- EXERCISE INSTRUCTIONS
List each line of the data in which the string "manifold" appears.

- GIVEN DATA

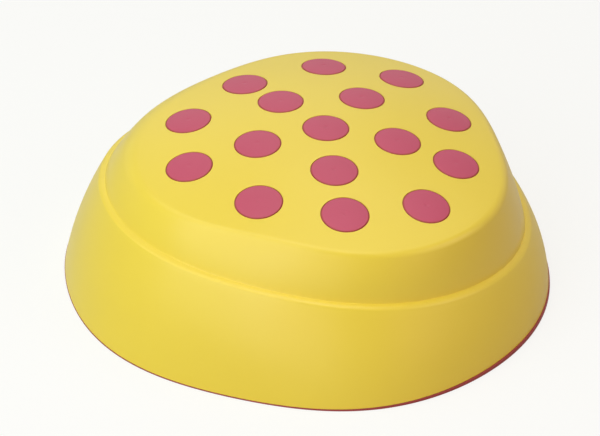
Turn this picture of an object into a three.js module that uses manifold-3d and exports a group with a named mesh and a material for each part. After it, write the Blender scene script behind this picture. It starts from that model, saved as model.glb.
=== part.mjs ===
// A children's balance stepping stone in millimetres, +Z up. It stands on Z = 0 with the middle of its
// footprint at the origin, and its front faces -Y. A hollow plastic shell in two tiers rises from a
// rounded-triangle foot, through a slanted ledge, to a domed deck. A soft rim clips round the shell's
// bottom edge, and sixteen soft grip dots plug into the deck.

import * as THREE from 'three';
import Module from 'manifold-3d';
import { mergeVertices } from 'three/addons/utils/BufferGeometryUtils.js';

const wasm = await Module();
wasm.setup();

// Foot outline: the outside of the plastic wall, carried down to the ground
const footRadius = 191.1;
const footCornerShare = 0.03;
const footFlatShare = -0.007;
const footTurn = 72.3;

// Ledge outline, with its centre measured from the foot's centre
const ledgeCentreX = 6.9;
const ledgeCentreY = 5.2;
const ledgeRadius = 166.9;
const ledgeCornerShare = 0.033;
const ledgeFlatShare = -0.004;
const ledgeTurn = 73.3;

// The ledge lies in one slanted plane, falling to the right and to the back
const ledgeHeight = 64.1;
const ledgeFallRight = 5.8;
const ledgeFallBack = 4.63;
const ledgeWidth = 4.5;
const ledgeEdgeRound = 2.2;

// Deck outline, where the upper wall would meet the dome without the rounding
const deckCentreX = 10.2;
const deckCentreY = -4.1;
const deckRadius = 141.5;
const deckCornerShare = 0.057;
const deckFlatShare = -0.007;
const deckOvalShare = 0.015;
const deckOvalTurn = 10;
const deckTurn = 70.3;
const deckEdgeRound = 4.5;

// The deck is part of a large sphere, whose top leans a little to the front left
const domeRadius = 595;
const apexHeight = 124.2;
const apexX = -9.9;
const apexY = -12.6;

// Walls of the shell
const wall = 3.5;
const lowerWallBulge = 3.4;
const upperWallBulge = 1.4;
const fitGap = 0.3;
const cutOverrun = 5;

// Ribs under the deck
const ribThickness = 2.2;
const ribDepth = 5;
const ribReach = 30;
const ribStart = 20;
const ribRingRadius = 78;

// Soft rim: a channel whose short outer leg lies in a rebate of the wall
const rimHeight = 1.3;
const rimProud = 0.6;
const rimFloor = 0.8;
const rimRebate = 1;
const rimInnerLeg = 2;
const rimInnerHeight = 9;
const rimEdgeRound = 0.5;
const beadHeight = 6;
const beadHalf = 1.1;
const beadDepth = 0.8;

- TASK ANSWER
Turn this picture of an object into a three.js module that uses manifold-3d and exports a group with a named mesh and a material for each part. After it, write the Blender scene script behind this picture. It starts from that model, saved as model.glb.
import Module from 'manifold-3d';